Scott Stewart may not spend much time in Las Vegas, but that doesn’t mean he’s not a gambler. He’s one of the few hunter trainers who regularly takes chances on young horses, often importing them from Europe as yearlings or 2-year-olds. His slightly unusual system pays off—almost every horse he rides into the ring is a top competitor, and they all do it in the same classic style. You can point out a horse and say, “That’s a Scott Stewart type,” and if the horse moves well, jumps beautifully and looks good to boot, you’d be right.
“I like to try to keep the ideal hunter type in my mind,” said Stewart, who is based out of River’s Edge Farm with his partner Ken Berkley. “It’s nice to have a good group of customers who enjoy finding young horses and get excited about bringing along a nice horse. There’s always a risk in building young horses, but my owners are all up for that challenge and willing to share in the wins and losses.”
Talk to anyone about Stewart for a few minutes, and the same themes quickly show up. He’s a great rider. He loves his job. He’s kind to his horses. He’s the nicest person you’ll ever meet.
“He really deserves all the success he has,” said Susan Weisman, whose daughter Krista has ridden with Stewart for eight years. “He’s just genuinely a nice, nice man. He doesn’t have one set system—he’s very individual for what each horse needs.”
“I think people stay with him because he’s 100 percent honest,” added Brigid Colvin, Victoria Colvin’s mother. “He chooses good horses and stands behind them. When a customer comes, he stays. And that’s rare.”
But his knack for finding high quality horses and the ability to keep his clients happy are just two reasons Stewart’s become one of the top hunter riders—he’s also extremely skilled in the saddle, honing his techniques by sitting on as many as 14 horses a day.
All that practice time has paid off. In 2010, Stewart topped his fourth Professional World Championship Hunter Rider Final at Capital Challenge (Md.) and was named Leading Hunter Rider at Devon (Pa.) for the eighth consecutive year.
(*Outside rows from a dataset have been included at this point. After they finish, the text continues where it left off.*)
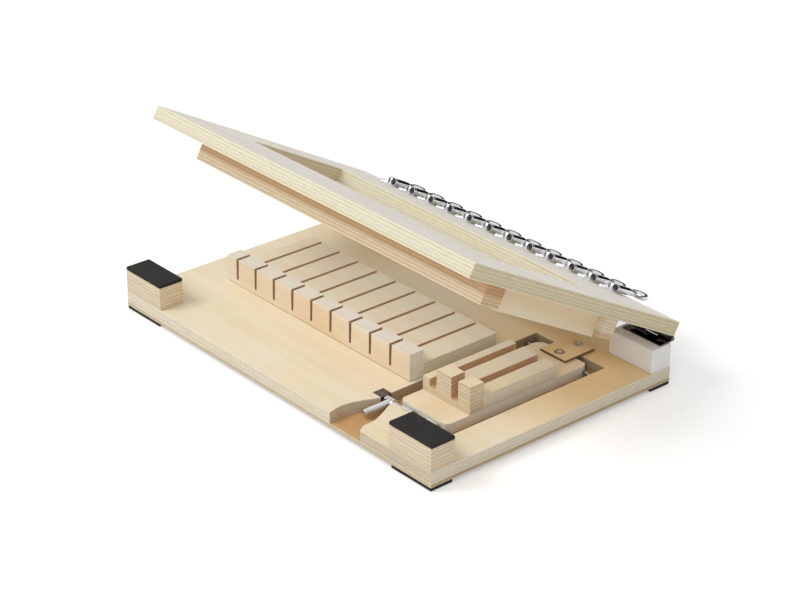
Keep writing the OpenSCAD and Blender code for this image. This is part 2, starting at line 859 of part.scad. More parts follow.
// Worm shaft, neck and oval button of one machine
module tuner_knob(k) {
    edge = button_t / 2;
    worm_start = worm_front_f - plug_t + plug_proud - body_gap;
    neck_start = collar_end + body_gap;
    color(steel) on_frame() translate([wire_x(k - 1) + worm_shift, 0, frame_t + worm_h]) {
        translate([0, -worm_start, 0]) along_y(worm_r, worm_start + neck_start + neck_l);
        translate([0, neck_start, 0]) along_y(neck_r, neck_l + edge);
        translate([0, neck_start + neck_l + button_dia / 2, 0])
            rotate_extrude() {
                translate([0, -edge]) square([button_dia / 2 - edge, button_t]);
                translate([button_dia / 2 - edge, 0]) circle(r = edge);
            }
    }
}

// Post with its worm wheel, held in the machine's case
module string_post(k) {
    color(steel) on_frame() translate([wire_x(k - 1) - post_shift, -post_f, 0]) difference() {
        union() {
            translate([0, 0, -post_drop]) cylinder(r = post_r, h = post_drop + wheel_z);
            translate([0, 0, wheel_z]) cylinder(r = wheel_r, h = wheel_t);
        }
        translate([0, -2 * post_r, -string_hole_h]) along_y(string_hole_r, 4 * post_r);
    }
}

// Route of a wire from its anchor through the bars and round its post, with the wire on x = 0
coil_points = [for (i = [0:coil_turns * coil_steps])
    let (a = 360 * i / coil_steps)
    [coil_r * cos(a) - post_shift, coil_r * sin(a) - post_f, coil_pitch * i / coil_steps - coil_start_h]];
wire_route = concat(
    [[0, -anchor_f, -wire_drop],
     [0, -back_bar_f - wire_bend, -wire_drop],
     [0, -back_bar_f + wire_bend, -wire_drop + wire_bend / 4]],
    coil_points);
coil_self_gap = min([for (i = [0:len(coil_points) - 1]) for (j = [i + coil_steps / 2:len(coil_points) - 1])
    norm(coil_points[i] - coil_points[j])]) - wire_dia;
echo(coil_self_gap = coil_self_gap);

function unit(v) = v / norm(v);
function heading(p, i) = unit(unit(p[min(i + 1, len(p) - 1)] - p[max(i - 1, 0)]));
function ring(p, i, r, n) =
    let (t = heading(p, i), side = unit(cross(t, [0, 0, 1])), up = cross(side, t))
    [for (s = [0:n - 1]) p[i] + side * (r * cos(360 * s / n)) + up * (r * sin(360 * s / n))];

// Tube along a route, with flat ends
module swept(route, r, n) {
    last = len(route) - 1;
    points = [for (i = [0:last]) each ring(route, i, r, n)];
    sides = [for (i = [0:last - 1]) for (s = [0:n - 1]) each
        let (a = i * n + s, b = i * n + (s + 1) % n)
        [[a, b, a + n], [b, b + n, a + n]]];
    start = [for (s = [1:n - 2]) [0, s + 1, s]];
    end = [for (s = [1:n - 2]) [last * n, last * n + s, last * n + s + 1]];
    polyhedron(points, concat(sides, start, end));
}

module cutting_wires() {
    color(steel) on_frame() at_machines() swept(wire_route, wire_dia / 2, wire_sides);
}

module wire_anchors() {
    color("goldenrod") on_frame() at_machines()
        translate([0, -anchor_f, -bar_h + anchor_inset]) difference() {
            cylinder(r = anchor_r, h = anchor_h);
            translate([0, -wire_bend, bar_h - anchor_inset - wire_drop])
                along_y(wire_dia / 2 + running_fit, 2 * anchor_r);
        }
}

lower_board();
upper_board();
left_stop_block();
right_stop_block();
stop_pads();
rubber_feet();
bed_board();
front_fence();
left_hinge_block();
right_hinge_block();
hinge_base_leaves();
hinge_pins();
hinge_base_screws();
base_screws();
shaft_bearings();
guide_rod();
strap_base_screw();
carriage_plate();
carriage_bed();
carriage_comb();
strap_carriage_screw();
retaining_strap();
cam_shaft();
lever_handle();
frame_panel();
lower_front_bar();
lower_back_bar();
left_side_bar();
right_side_bar();
hinge_frame_leaves();
hinge_frame_screws();
tuner_housings();
tuner_end_plugs();
tuner_screws();
cutting_wires();
wire_anchors();
for (k = MACHINES) {
    tuner_knob(k);
    string_post(k);
}
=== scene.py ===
import json
import math

import bmesh
import bpy
from mathutils import Matrix, Vector

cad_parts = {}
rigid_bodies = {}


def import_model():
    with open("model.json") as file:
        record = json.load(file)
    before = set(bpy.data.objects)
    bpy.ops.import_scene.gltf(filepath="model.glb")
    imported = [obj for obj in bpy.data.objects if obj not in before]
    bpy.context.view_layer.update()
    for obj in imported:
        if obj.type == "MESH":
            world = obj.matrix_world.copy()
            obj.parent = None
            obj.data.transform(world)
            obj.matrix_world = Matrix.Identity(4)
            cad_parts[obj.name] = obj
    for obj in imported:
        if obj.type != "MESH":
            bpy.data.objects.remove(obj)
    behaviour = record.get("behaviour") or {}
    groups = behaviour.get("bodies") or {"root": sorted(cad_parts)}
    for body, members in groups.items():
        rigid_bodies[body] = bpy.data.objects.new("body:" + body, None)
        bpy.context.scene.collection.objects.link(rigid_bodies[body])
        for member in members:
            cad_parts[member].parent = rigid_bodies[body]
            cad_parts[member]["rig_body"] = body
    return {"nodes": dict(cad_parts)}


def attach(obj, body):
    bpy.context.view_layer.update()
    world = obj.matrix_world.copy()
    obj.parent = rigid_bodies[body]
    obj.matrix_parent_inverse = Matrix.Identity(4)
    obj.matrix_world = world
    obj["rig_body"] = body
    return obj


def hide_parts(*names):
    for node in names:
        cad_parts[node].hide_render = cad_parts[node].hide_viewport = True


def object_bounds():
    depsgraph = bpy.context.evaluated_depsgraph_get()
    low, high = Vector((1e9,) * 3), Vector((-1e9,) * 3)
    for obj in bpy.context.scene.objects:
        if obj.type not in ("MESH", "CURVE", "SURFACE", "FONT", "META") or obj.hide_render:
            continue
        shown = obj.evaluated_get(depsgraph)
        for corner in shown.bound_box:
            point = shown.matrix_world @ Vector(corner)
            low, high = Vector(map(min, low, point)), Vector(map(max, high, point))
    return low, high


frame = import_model()
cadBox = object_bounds()
cad = frame["nodes"]
print("soap cutter: frame loaded,", len(cad), "nodes")


def linear(text):
    # sRGB hex to the linear colour that shaders take
    parts = [int(text[i:i + 2], 16) / 255 for i in (1, 3, 5)]
    return tuple(c / 12.92 if c <= 0.04045 else ((c + 0.055) / 1.055) ** 2.4 for c in parts) + (1.0,)


# Places of the object's own drawings, in mm: the base from its front left corner,
# the hinged frame lying flat with its back edge on y = 0 and its underside on z = 0
layout = {
    "baseSize": (396.0, 260.0),
    "hingeAxis": (262.5, 37.1),
    "behindFrame": 1.6,
    "barrelRadius": 2.5,
    "openAngle": 28.7,
    "upperBoardUnderside": 3.5,
    "plateUnderside": 3.8,
    "boardTop": 13.2,
    "strapUnderside": 13.5,
    "fenceFront": -49.5,
    "frameThickness": 12.5,
    "barHeight": 19.7,
    "firstWire": 51.8,
    "wirePitch": 25.4,
    "wireCount": 12,
}
toMetres = Matrix.Scale(0.001, 4)
onBase = toMetres @ Matrix.Translation((-layout["baseSize"][0] / 2, -layout["baseSize"][1] / 2, 0))
onFrame = (onBase @ Matrix.Translation((0, layout["hingeAxis"][0], layout["hingeAxis"][1]))
           @ Matrix.Rotation(-math.radians(layout["openAngle"]), 4, "X")
           @ Matrix.Translation((0, -layout["behindFrame"], layout["barrelRadius"])))

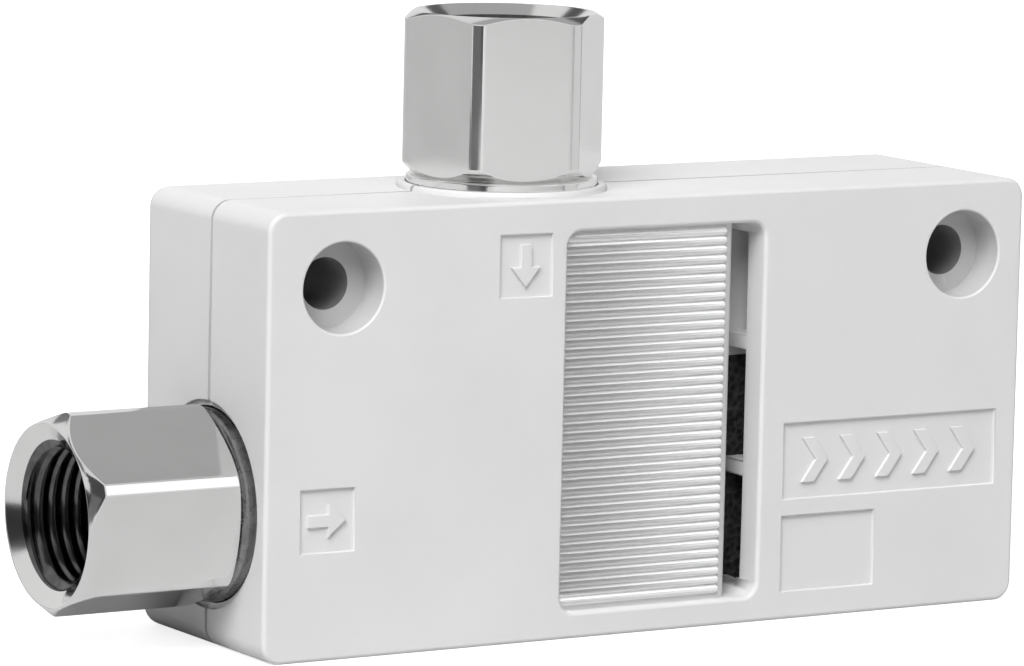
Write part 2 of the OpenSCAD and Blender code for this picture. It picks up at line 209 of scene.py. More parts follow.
def add_bump(tree, shader, height, distance, strength=1.0):
    """Bumps the surface; distance is the height of the bumps in millimetres."""
    bump = add_node(tree, "ShaderNodeBump", {
        "Height": height, "Distance": distance * MM, "Strength": strength,
    })
    tree.links.new(bump.outputs["Normal"], shader.inputs["Normal"])


def make_plastic(name, dark, light):
    """Light grey moulded plastic: a fine satin grain, with faint flow clouds in its tone."""
    material, tree, shader, place = new_material(name, 0.42)
    clouds = noise(tree, place, size=9.0, detail=3.0)
    grain = noise(tree, place, size=0.16, detail=4.0, roughness=0.6)
    vary_color(tree, shader, spread(tree, clouds, 0, 1), grey(dark), grey(light))
    vary_roughness(tree, shader, spread(tree, grain, 0.38, 0.5))
    add_bump(tree, shader, grain, distance=0.012, strength=0.5)
    return material


def make_plated_metal():
    """Nickel plate over turned brass: bright, with fine scratches and a soft haze."""
    material, tree, shader, place = new_material("plated_metal", 0.14, 1.0)
    haze = noise(tree, place, size=3.5, detail=3.0)
    scratches = noise(tree, place, size=0.09, detail=3.0, roughness=0.6)
    vary_color(tree, shader, spread(tree, haze, 0, 1), (0.79, 0.79, 0.785), (0.83, 0.83, 0.825))
    vary_roughness(tree, shader, spread(tree, haze, 0.11, 0.17))
    add_bump(tree, shader, scratches, distance=0.002, strength=0.4)
    return material


def make_painted_shade_metal(name, dark, light, gloss, haze):
    """Turned metal darkened with painted shade, for the threads and the clamped collar."""
    material, tree, shader, place = new_material(name, gloss, 1.0)
    blotches = noise(tree, place, size=0.8, detail=3.0)
    vary_color(tree, shader, spread(tree, blotches, 0, 1), grey(dark), grey(light))
    vary_roughness(tree, shader, spread(tree, blotches, gloss, haze))
    marks = noise(tree, place, size=0.1, detail=3.0)
    add_bump(tree, shader, marks, distance=0.002, strength=0.4)
    return material


def make_jet_brass():
    """Turned brass of the nozzle and the diffuser, with fine rings along the pressure axis."""
    material, tree, shader, place = new_material("jet_brass", 0.25, 1.0)
    rings = add_node(tree, "ShaderNodeTexWave", {
        "Vector": place, "Scale": 1 / (0.6 * MM), "Distortion": 0.4, "Detail": 1.0,
    }, bands_direction="X").outputs["Fac"]
    tarnish = noise(tree, place, size=2.5, detail=4.0)
    vary_color(tree, shader, spread(tree, tarnish, 0, 1), (0.62, 0.42, 0.16), (0.78, 0.58, 0.26))
    vary_roughness(tree, shader, spread(tree, tarnish, 0.2, 0.34))
    add_bump(tree, shader, rings, distance=0.004, strength=0.5)
    return material


def make_seal_rubber():
    """Black nitrile rubber with a dusty bloom."""
    material, tree, shader, place = new_material("seal_rubber", 0.5)
    bloom = noise(tree, place, size=0.8, detail=4.0)
    vary_color(tree, shader, spread(tree, bloom, 0, 1), grey(0.012), grey(0.03))
    vary_roughness(tree, shader, spread(tree, bloom, 0.42, 0.6))
    skin = noise(tree, place, size=0.1, detail=3.0)
    add_bump(tree, shader, skin, distance=0.004, strength=0.5)
    return material


def make_silencer_foam():
    """Dark open-celled foam."""
    material, tree, shader, place = new_material("silencer_foam", 0.95)
    cells = add_node(tree, "ShaderNodeTexVoronoi", {"Vector": place, "Scale": 1 / (0.45 * MM)})
    depth = cells.outputs["Distance"]
    tone = spread(tree, depth, 0, 1, 0.0, 0.8)
    vary_color(tree, shader, tone, (0.008, 0.008, 0.009), (0.06, 0.06, 0.064))
    vary_roughness(tree, shader, spread(tree, depth, 0.85, 1.0, 0.0, 0.8))
    add_bump(tree, shader, depth, distance=0.25)
    return material


shell_plastic = make_plastic("shell_plastic", 0.685, 0.715)
# A lighter copy of the shell's plastic: painted highlight on the ribs
painted_highlight_plastic = make_plastic("painted_highlight_plastic", 0.95, 0.97)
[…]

He keeps his show schedule light, but picked up tricolors numerous weeks at the FTI Winter Equestrian Festival (Fla.) and at Capital Challenge (Md.), Devon (Pa.), the Upperville Colt & Horse Show (Va.) and the Hampton Classic (N.Y.). With Summer Place, owned by longtime client Glen Senk’s Fashion Farm, he finished second in the $100,000 The Chronicle Of The Horse/USHJA International Hunter Derby Finals (Ky.).
“I would have to say either doing well in the hunter derby or winning the WCHR class for the fourth time was the highlight of my year,” Stewart said. “It had been a while since I won it last time.”
But Stewart doesn’t just take chances on horses. He also took a chance on a junior rider about five years ago and ended up with another winner. When Victoria Colvin came to his barn from Sharon Cole, he saw an innate talent and recruited her to ride some of his ponies. This year Colvin finished fourth in the $100,000 The Chronicle Of The Horse/USHJA International Hunter Derby Finals but also earned championships at WEF, Capital Challenge, the Pennsylvania National, USEF Pony Finals (Ky.) and Devon. Not bad for a 12-year-old.
“She’s always been really dedicated, even five or six years ago on small ponies,” said Stewart. “Her parents did all the groundwork with her, and it was just a matter of getting her on a lot of horses. She’s really patient, and the horses and ponies love her. She’s really one of a kind. She can get the horses to jump better than anybody. It’s really a nice gift to see her ride all the young horses and ponies.”